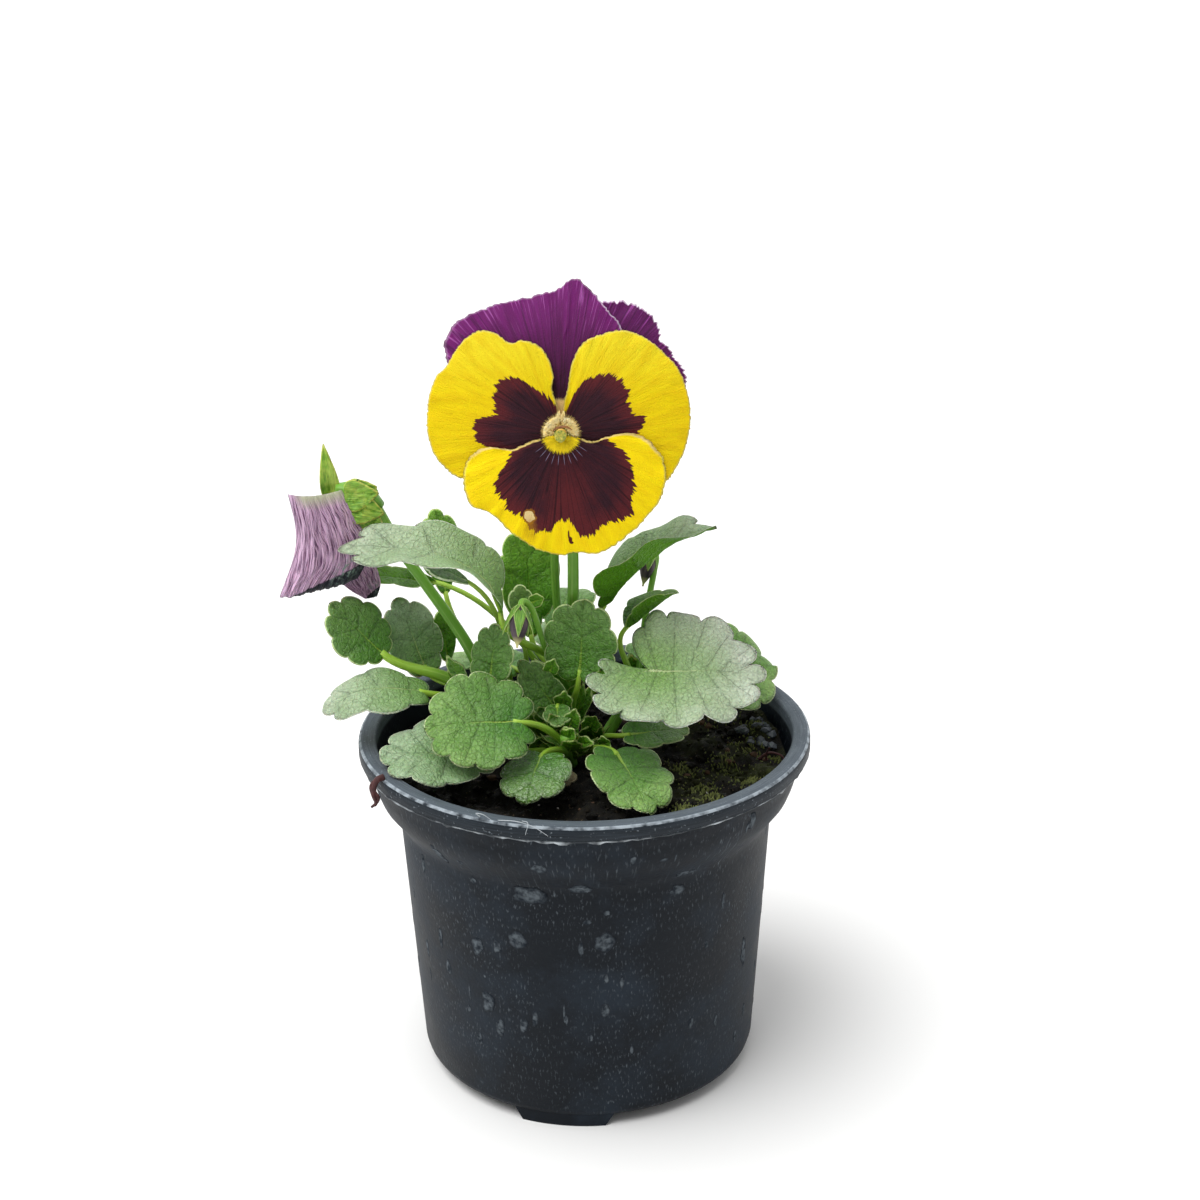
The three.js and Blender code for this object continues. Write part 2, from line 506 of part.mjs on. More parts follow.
// A sepal is a lance-shaped blade. heading is where it points, and up is the way that its face looks.
function sepalSolid(base, heading, up, length, width, curl = 0, count = 8) {
  const along = heading.clone().normalize();
  const across = new THREE.Vector3().crossVectors(up, along).normalize();
  const face = new THREE.Vector3().crossVectors(along, across);
  const place = (share, i) => {
    const turn = (2 * Math.PI * i) / count;
    const x = 0.5 * length * (1 + Math.cos(turn)) * share + 0.25 * length * (1 - share);
    const taper = 0.5 - 0.32 * Math.cos(turn);
    const y = width * taper * Math.sin(turn) * share;
    const lift = curl * (x / length) ** 2 + 0.12 * Math.abs(y);
    return base.clone().addScaledVector(along, x).addScaledVector(across, y).addScaledVector(face, lift);
  };
  return bladeSolid(place, count, [1], PETAL_THICK);
}

function calyxSolid() {
  const cup = new THREE.CatmullRomCurve3([
    facePoint(0, -0.4, -4.9), facePoint(0, -0.2, -7), facePoint(0, 0.6, -9.4),
  ]);
  const receptacle = stemSolid(cup, (t) => 3 - 0.2 * t - 1.1 * t * t, { sides: 10, steps: 4 });
  const turns = [90, 22, 158, -50, -130];
  const sepals = turns.map((degrees) => {
    const turn = THREE.MathUtils.degToRad(degrees);
    const ray = FACE_FRAME.right.clone().multiplyScalar(Math.cos(turn))
      .addScaledVector(FACE_FRAME.up, Math.sin(turn));
    const heading = ray.clone().addScaledVector(FACE_FRAME.out, -0.3);
    return sepalSolid(facePoint(0, 0, -7).addScaledVector(ray, 1.6), heading, FACE_FRAME.out, 14, 4.4, -2);
  });
  return joined([receptacle, ...sepals, spurSolid()]);
}

// Flower stalks: each rises from a shoot and hooks over at its top.
const STALKS = [
  { name: "flower_stalk_and_calyx", from: 1.7, to: 1.25, steps: 12,
    path: [[-5, 6, 111], [-3, 1.5, 122], [-2.3, 0, 143], [-2.8, 2, 164], [-4, 4.4, 175],
      [-4.6, 3.4, 179.5], [-4.7, 0.2, 179.4], [-4.7, -3.6, 176.8]] },
  { name: "faded_stalk_and_calyx", from: 1.7, to: 1.3, steps: 12,
    path: [[-24, 0.8, 101], [-30.5, 5, 115.5], [-42, 10.5, 132], [-48.5, 11, 142], [-51.6, 11, 149],
      [-54, 10.8, 153.5], [-57, 10.5, 155.8]] },
];

function stalkSolid({ path, from, to, steps }) {
  const curve = new THREE.CatmullRomCurve3(path.map(vec));
  return stemSolid(curve, (t) => from + (to - from) * t, { sides: 6, steps });
}

// The faded flower: its petals hang limp from the calyx, folded on each other like a closed skirt.
// Each is a patch between a left and a right edge line, swelling out towards the viewer.
const FADED = [
  { name: "faded_petal_front",
    left: [[-76, 8, 156.5], [-74.5, 7, 149], [-75, 7, 142.5], [-80, 6, 129.5]],
    right: [[-62, 8, 158], [-58, 7, 150.5], [-55, 7, 143], [-60.5, 6, 135.5]], swell: 5.5 },
  { name: "faded_petal_back",
    left: [[-74.5, 10.4, 154.5], [-73, 10.6, 147.5], [-74, 11, 140.5], [-76.5, 11, 131.5]],
    right: [[-61.5, 10.4, 156.5], [-58.5, 11, 149.5], [-55.5, 11, 143], [-58, 11, 137]], swell: -5 },
  { name: "faded_petal_lower",
    left: [[-66.5, 8.2, 141.5], [-66.5, 8.2, 138.5], [-64, 8, 133], [-60.5, 7.8, 129.5]],
    right: [[-56.5, 8.2, 142.5], [-55, 8.2, 138.5], [-54, 8, 134], [-56, 7.8, 130.3]], swell: 1 },
];

function fadedSolid({ left, right, swell }) {
  const edges = [left, right].map((points) => new THREE.CatmullRomCurve3(points.map(vec)));
  const across = 4;
  const down = 5;
  const rim = [];
  for (let i = 0; i < across; i += 1) rim.push([i / across, 0]);
  for (let i = 0; i < down; i += 1) rim.push([1, i / down]);
  for (let i = across; i > 0; i -= 1) rim.push([i / across, 1]);
  for (let i = down; i > 0; i -= 1) rim.push([0, i / down]);
  const place = (share, i) => {
    const u = 0.5 + (rim[i][0] - 0.5) * share;
    const v = 0.5 + (rim[i][1] - 0.5) * share;
    const point = edges[0].getPoint(v).lerp(edges[1].getPoint(v), u);
    const crease = 0.12 * swell * Math.sin(9.5 * u) * v;
    point.y -= swell * 4 * u * (1 - u) * (0.35 + 0.65 * Math.sin(Math.PI * (0.15 + 0.75 * v))) + crease;
    return point;
  };
  return bladeSolid(place, rim.length, [0.5, 1], PETAL_THICK);
}

function fadedReceptacle(grown = 0) {
  const line = [[-52.5, 10.8, 152.5], [-57.5, 10.5, 156.2], [-64, 10.4, 157.8]];
  const cup = new THREE.CatmullRomCurve3(line.map(vec));
  return stemSolid(cup, (t) => 1.8 + 1.5 * Math.sin(Math.PI * t) + grown, { sides: 8, steps: 4 });
}

function fadedCalyxSolid() {
  const up = new THREE.Vector3(0, -1, 0);
  const blades = [
    [[-64.4, 10.4, 157.2], [-0.12, 0, 1], 13, 3],
    [[-57.5, 9.6, 155.7], [0.7, -0.4, 0.4], 7, 6.5],
    [[-56, 9.2, 155], [0.85, -0.45, -0.35], 8.5, 6.5],
    [[-56.5, 9.2, 154.5], [0.5, -0.5, -0.9], 6.5, 5.5],
    [[-57, 12, 155.3], [0.6, 0.8, 0.15], 7, 6],
  ];
  const sepals = blades.map(([base, heading, length, width]) =>
    sepalSolid(vec(base), vec(heading), up, length, width, 1));
  return joined([fadedReceptacle(), ...sepals]);
}

// Buds: a plump pointed body in its sepals on a thin stalk that nods at its top.
const BUDS = [
  { name: "bud_front", tip: [-17, -11.5, 121.5], fat: 2.6, stem: 0.8, sepal: 9,
    stalk: [[-4.2, 4.8, 103], [-9.5, -1, 116], [-13.5, -4, 130], [-15.5, -6.5, 132.4], [-16, -8.4, 131]] },
  { name: "bud_right", tip: [16.4, 20, 126.5], fat: 2.2, stem: 0.9, sepal: 6.5,
    stalk: [[14.7, 7.3, 106], [17, 15, 120], [19.5, 20, 131], [20, 20.5, 135], [18.6, 20.5, 136.6]] },
  { name: "bud_rear", tip: [-7, 21, 156], fat: 3, stem: 1.2, sepal: 10,
    stalk: [[-3.9, 4.8, 97], [-4, 11, 107], [-6.4, 12.5, 120], [-7.2, 12, 132], [-7, 11, 150],
      [-7, 12, 162], [-7, 14.5, 164]] },
];

function budSolid({ stalk, tip, fat, stem, sepal }) {
  const stalkLine = new THREE.CatmullRomCurve3(stalk.map(vec));
  const top = vec(stalk.at(-1));
  const point = vec(tip);
  const droop = point.clone().sub(top).normalize();
  const body = new THREE.LineCurve3(top.clone().addScaledVector(droop, -0.8), point);
  const fatAt = (t) => Math.max(0.3, fat * Math.sin(Math.PI * Math.min(0.96, 0.12 + 0.9 * t)));
  const bodySolid = stemSolid(body, fatAt, { sides: 6, steps: 5 });
  const side = new THREE.Vector3().crossVectors(droop, new THREE.Vector3(0.3, 1, 0.1)).normalize();
  const sepals = Array.from({ length: 5 }, (_, i) => {
    const ray = side.clone().applyAxisAngle(droop, (2 * Math.PI * i) / 5);
    const heading = droop.clone().addScaledVector(ray, 0.9);
    const base = top.clone().addScaledVector(droop, -1.2);
    return sepalSolid(base, heading, ray, sepal, 2.8, -2.2, 6);
  });
  const stalkBody = stemSolid(stalkLine, () => stem, { sides: 5, steps: 8 });
  return joined([stalkBody, bodySolid, ...sepals]);
}

// Assembly
const plant = new THREE.Group();
plant.name = "potted_pansy";

function addPiece(name, solid, colour, roughness = 0.7) {
  const material = new THREE.MeshStandardMaterial({ color: COLOURS[colour], roughness, metalness: 0 });
  const mesh = new THREE.Mesh(geometryOf(solid), material);
  mesh.name = name;
  plant.add(mesh);
}

const shoots = shootSolid();
const shootClearance = shootSolid(GAP);
addPiece("pot", potSolid(), "pot", 0.55);
addPiece("compost", soilSolid().subtract(shootClearance), "soil", 0.95);
addPiece("crown_and_shoots", shoots, "shoot");
for (const leaf of LEAVES) {
  const colour = leaf.name === "leaf_withered" ? "withered" : "leaf";
  addPiece(leaf.name, largestBody(leafSolid(leaf).subtract(shootClearance)), colour);
}

const throatClearance = throatSolid(GAP);
for (const petal of PETALS)
  addPiece(petal.name, largestBody(petalSolid(petal).subtract(throatClearance)), petal.colour);
addPiece("throat", throatSolid(), "throat");

const fadedClearance = fadedReceptacle(GAP);
for (const petal of FADED)
  addPiece(petal.name, largestBody(fadedSolid(petal).subtract(fadedClearance)), "petalFaded");

const heads = [calyxSolid(), fadedCalyxSolid()];
STALKS.forEach((stalk, i) =>
  addPiece(stalk.name, largestBody(stalkSolid(stalk).add(heads[i]).subtract(shootClearance)), "sepal"));
for (const bud of BUDS)
  addPiece(bud.name, largestBody(budSolid(bud).subtract(shootClearance)), "sepal");

export default plant;
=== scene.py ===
# %% [markdown]
# # A pansy in its nursery pot
# This notebook dresses a garden pansy in bloom. The construction model already gives each piece its place
# and its rough form, as faceted solids. Here each of them is swapped for a finer piece of the same form:
# leaves get veins and pale margins, petals get their velvet and dark blotches, and the compost gets crumbs
# and moss.
# All sizes are written in millimetres, and turned to metres when a point is set.

# %% Load the frame
import math
import random

import bmesh
import bpy
from mathutils import Matrix, Vector, noise


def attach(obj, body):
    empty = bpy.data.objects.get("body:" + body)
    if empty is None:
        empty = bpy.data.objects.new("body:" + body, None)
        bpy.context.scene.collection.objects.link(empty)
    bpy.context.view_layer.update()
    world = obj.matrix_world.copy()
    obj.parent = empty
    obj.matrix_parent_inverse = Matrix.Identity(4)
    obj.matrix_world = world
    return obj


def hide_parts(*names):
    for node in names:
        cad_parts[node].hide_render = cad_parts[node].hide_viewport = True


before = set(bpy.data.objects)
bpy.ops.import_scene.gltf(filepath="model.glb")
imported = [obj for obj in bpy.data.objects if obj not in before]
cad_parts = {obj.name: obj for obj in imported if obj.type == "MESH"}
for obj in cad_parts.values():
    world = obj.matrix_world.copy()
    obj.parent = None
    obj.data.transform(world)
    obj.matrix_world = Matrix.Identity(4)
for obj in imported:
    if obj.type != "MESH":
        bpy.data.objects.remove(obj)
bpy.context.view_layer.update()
MM = 0.001

# %% [markdown]
# ## The camera
# The camera stands where the photographer stood: a little under half a metre in front of the pot and 30 cm
# above the ground, looking down by 20 degrees. A lens of 55 mm gives the pot the same taper as in the photo.

# %% Camera
CAMERA_PLACE = Vector((0, -449.3, 294.6)) * MM
CAMERA_YAW = 0.0101
CAMERA_PITCH = 0.3511
CAMERA_ROLL = -0.0115
CAMERA_LENS = 55.07


def set_camera():
    level_share = math.cos(CAMERA_PITCH)
    ahead = Vector((math.sin(CAMERA_YAW) * level_share, math.cos(CAMERA_YAW) * level_share,
                    -math.sin(CAMERA_PITCH)))
    level = ahead.cross(Vector((0, 0, 1))).normalized()
    upright = level.cross(ahead)
    right = level * math.cos(CAMERA_ROLL) + upright * math.sin(CAMERA_ROLL)
    up = upright * math.cos(CAMERA_ROLL) - level * math.sin(CAMERA_ROLL)
    data = bpy.data.cameras.new("camera")
    data.lens = CAMERA_LENS
    data.sensor_width = 36
    data.clip_start = 0.01
    camera = bpy.data.objects.new("camera", data)
    camera.matrix_world = Matrix.Translation(CAMERA_PLACE) @ Matrix((right, up, -ahead)).transposed().to_4x4()
    bpy.context.scene.collection.objects.link(camera)
    bpy.context.scene.camera = camera
    print("camera", tuple(round(v, 3) for v in camera.location))


set_camera()

# %% [markdown]
# ## Colours and node trees
# Colours are written as the sRGB hex values that a colour picker shows. Blender's shaders work in linear
# light, so one function turns them. A second function adds a node, sets it and links it, sends each colour
# through the first, and hands back the output that the next node needs. With these two a material reads from
# top to bottom like a recipe.

# %% Helpers for materials
# Noise scales count per metre: PER_MM / 0.7 draws spots of 0.7 mm.
PER_MM = 1000


def linear(hexed):
    channels = [int(hexed[i:i + 2], 16) / 255 for i in (1, 3, 5)]
    turned = [c / 12.92 if c <= 0.04045 else ((c + 0.055) / 1.055) ** 2.4 for c in channels]
    return (*turned, 1)


def add(tree, kind, sockets=None, out=0, **settings):
    """Adds a shader node, sets or links its inputs, and returns one of its outputs, or the node itself."""
    node = tree.nodes.new("ShaderNode" + kind)
    for key, value in settings.items():
        setattr(node, key, value)
    for key, value in (sockets or {}).items():
        if isinstance(value, bpy.types.NodeSocket):
            tree.links.new(value, node.inputs[key])
        else:
            node.inputs[key].default_value = linear(value) if isinstance(value, str) else value
    return node if out is None else node.outputs[out]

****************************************

Short problem -> Within the material above, extract exactly the lines that start at the line containing "const fadedClearance = fadedReceptacle(GAP);" and stop after the line containing "if empty is", and only those.

Exercise output ->
const fadedClearance = fadedReceptacle(GAP);
for (const petal of FADED)
  addPiece(petal.name, largestBody(fadedSolid(petal).subtract(fadedClearance)), "petalFaded");

const heads = [calyxSolid(), fadedCalyxSolid()];
STALKS.forEach((stalk, i) =>
  addPiece(stalk.name, largestBody(stalkSolid(stalk).add(heads[i]).subtract(shootClearance)), "sepal"));
for (const bud of BUDS)
  addPiece(bud.name, largestBody(budSolid(bud).subtract(shootClearance)), "sepal");

export default plant;
=== scene.py ===
# %% [markdown]
# # A pansy in its nursery pot
# This notebook dresses a garden pansy in bloom. The construction model already gives each piece its place
# and its rough form, as faceted solids. Here each of them is swapped for a finer piece of the same form:
# leaves get veins and pale margins, petals get their velvet and dark blotches, and the compost gets crumbs
# and moss.
# All sizes are written in millimetres, and turned to metres when a point is set.

# %% Load the frame
import math
import random

import bmesh
import bpy
from mathutils import Matrix, Vector, noise


def attach(obj, body):
    empty = bpy.data.objects.get("body:" + body)
    if empty is None:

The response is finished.